At issue are Eutelsat-controlled frequencies at 28 degrees East that SES says it has the rights to use from 2013.
Paris-based Eutelsat says that SES is in breach of the Intersystem Coordination Agreement signed with Eutelsat in 1999 that includes the orbital slots at 28.2 degrees East and 28.5 degrees East.
The 28 degrees slot is used in the UK & Ireland market, principally by BSkyB, but also free-to-air channels on the Freesat platform.
“Eutelsat’s position is that the agreement between SES and Media Broadcast, signed seven years ago, and only disclosed by SES in its release of 1 October 2012, violates the terms agreed in the 1999 Intersystem Coordination Agreement, specifically SES’s commitment to respect Eutelsat’s operations at 28.5 degrees East,” Eutelsat said in a statement.

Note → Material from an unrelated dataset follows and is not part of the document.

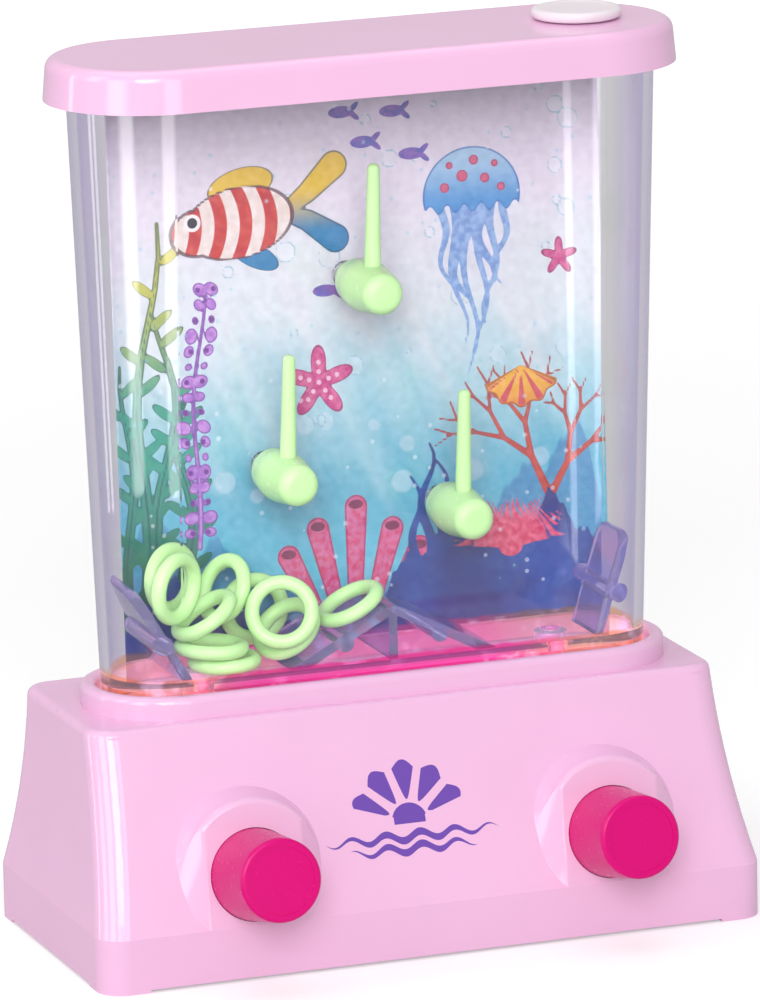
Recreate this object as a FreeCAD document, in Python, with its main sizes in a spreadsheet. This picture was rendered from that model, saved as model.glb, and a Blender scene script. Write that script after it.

But in a strongly worded response, SES maintained its rights to use the frequency: “SES strongly disagrees with Eutelsat’s position and will vigorously defend its right to use these frequencies from October 4, 2013 on the basis, among other things, that Eutelsat’s rights to these frequencies will expire on October 3, 2013, that nothing prevents SES from using these frequencies as of October 4, 2013 and that the filings pursuant to which MB’s license for these frequencies was issued by the Bundesnetzagentur have priority under the rules of the ITU.”
Currently Astra 2A, Astra 2B and Astra 1N carry signals on behalf of SES at the position, while Eutelsat 28A (the former Eurobird 1) offers broadcasters an alternative operator. The dispute covers two blocks of frequencies, 11.45 GHz to 11.70 GHz and 12.50 GHz to 12.75 GHz that between them represent 500 MHz of capacity.
SES says it has been granted the rights to use the German orbital frequencies at 28.5 degrees East from October 4, 2013 under a 2005 agreement with German media services provider Media Broadcast, the TDF-owned business that acquired Telekom’s T-Services division. Media Broadcast holds the licence for the frequencies issued by the Bundesnetzagentur under the auspices of the International Telecommunications Union (ITU).
Eutelsat argues that the agreement with SES is open-ended, pointing to a 1999 joint statement that also created an “interference-free orbital arc” between 16 degrees and 21.5 degrees East.
A spokesman for SES told Broadband TV News that just two-thirds of the frequencies were covered by this scenario. The remainder, he said, were in the hands of Eutelsat.
To complicate matters, SES currently has the right to market part of the Eutelsat capacity under a long-standing agreement with the Luxembourg PTT.
Eutelsat negotiated its frequency rights through Deutsche Telekom, which once operated part of its own Kopernikus fleet at that position, while SES has used the French-owned transmission company TDF owners of the German Media Broadcast that has inherited frequencies from Telekom.
Whatever the outcome there is unlikely to be any direct effect on viewers.